In December 1990, Davenport Communications emerged from bankruptcy and debtor-in-possession status, having met the terms of a repayment schedule that saw $250,000 to $350,000 in payments on what was originally a $2 million debt. Two months later, the company agreed to sell KLJB-TV to Florida-based Grant Communications. Its founder, Milton Grant, had only the year before returned to television station ownership with the purchase of WZDX in Huntsville, Alabama. Grant extended the station's reach in 1996 by buying and restoring to air KJMH (channel 26) in Burlington, Iowa, which began to simulcast KLJB. The Burlington station, whose signal did not reach the Quad Cities, had gone on the air in January 1988 as a Fox affiliate. However, in May 1994, it lost the network affiliation (picking up Channel America programming to fill the void), and six months later, it went off the air.
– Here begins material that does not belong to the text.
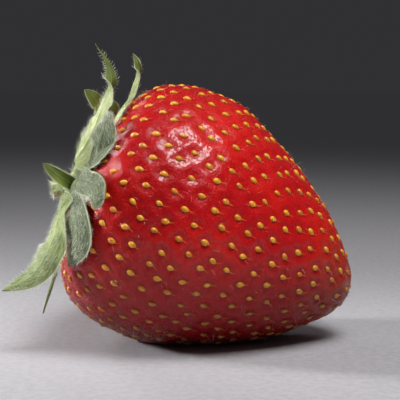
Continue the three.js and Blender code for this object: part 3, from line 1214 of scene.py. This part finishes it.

KLJB-TV acquired the rights to programming from The WB in the Quad Cities market in September 1999 as a result of Superstation WGN ceasing carriage of WB programming nationally. Selected WB shows aired in late night time slots on channel 18. Grant then relaunched KJMH as KGWB-TV, a separately programmed The WB affiliate, in January 2001. However, it was not even the only channel 26 in the market. WBQD-LP, a low-power UPN affiliate, went on the air from Moline in 2002. As early as 2003, KGWB-TV's programming was added to a digital subchannel of KLJB-TV, making it available over-the-air in the Quad Cities. KGWB-TV became the local affiliate of The CW upon the merger of The WB and UPN in 2006 under new KGCW-TV call letters.